Between $5,000 and $15,000, the Garmin Approach R50 and Uneekor Eye XO2 packages give you the best balance of accuracy, software compatibility, and build quality. This is the sweet spot for most home golfers who want reliable numbers and an engaging playing experience.
Above $15,000, you’re in the territory of Foresight GCQuad and Trackman iSimulator — systems where accuracy is essentially tour-grade and the software ecosystems are deep. The marginal improvement over mid-tier isn’t always worth it for casual golfers, but for serious players, the data quality difference is real.
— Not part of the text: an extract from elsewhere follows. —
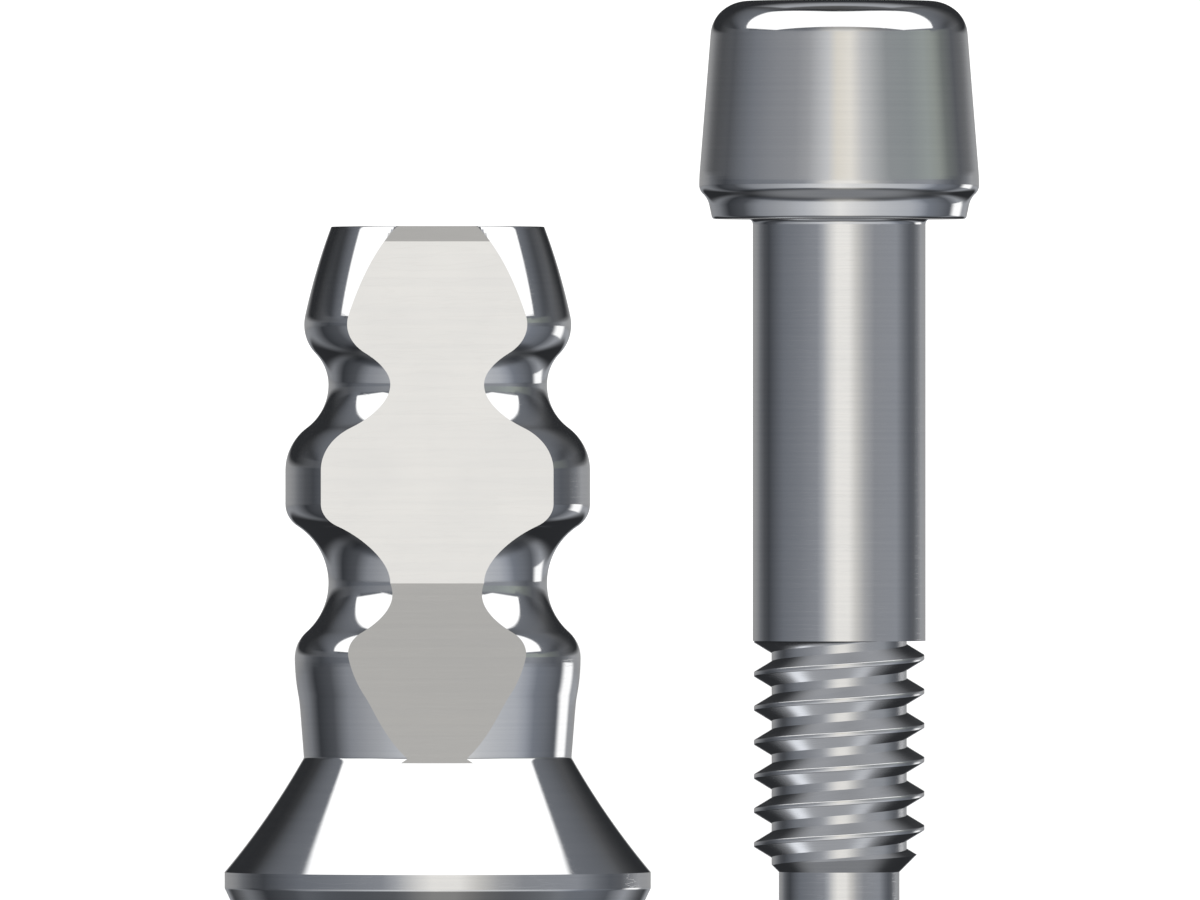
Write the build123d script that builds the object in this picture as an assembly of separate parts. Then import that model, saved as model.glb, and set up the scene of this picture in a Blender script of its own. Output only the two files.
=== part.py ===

Don’t forget installation and accessory costs. Electrical work, projector mounting, HVAC for a closed room, and acoustic dampening can add $1,000-$5,000 to any setup. Check out our golf simulator alternatives page if you want to compare specific packages side by side.
Our Top Picks
Trackman iSimulator remains the gold standard for accuracy and professional use. The dual radar/camera system tracks every shot with tour-level precision, and the Trackman software ecosystem is unmatched. Total cost runs $45,000-$70,000 installed — this is for players and facilities where compromise isn’t an option.
Foresight GCQuad Simulator is the top photometric choice, delivering exceptional ball and club data in a compact form factor that works well in tighter spaces. Expect $20,000-$35,000 all-in depending on your enclosure and software choices. It’s the preferred setup for many teaching professionals.
Uneekor Eye XO2 hits a great middle ground — overhead-mounted, no ball marking required, and compatible with GSPro and E6 Connect. Total builds come in around $10,000-$18,000 and the accuracy holds up impressively well against units costing twice as much. Read our Uneekor vs Foresight comparison for the full breakdown.
Garmin Approach R50 is the best value all-in-one package for home golfers who want simplicity. Garmin bundles the launch monitor, software, and an optimized projector setup into a system that’s genuinely easy to install yourself. Total cost sits around $5,000-$8,000 with a decent enclosure, making it the most accessible complete sim on the market right now.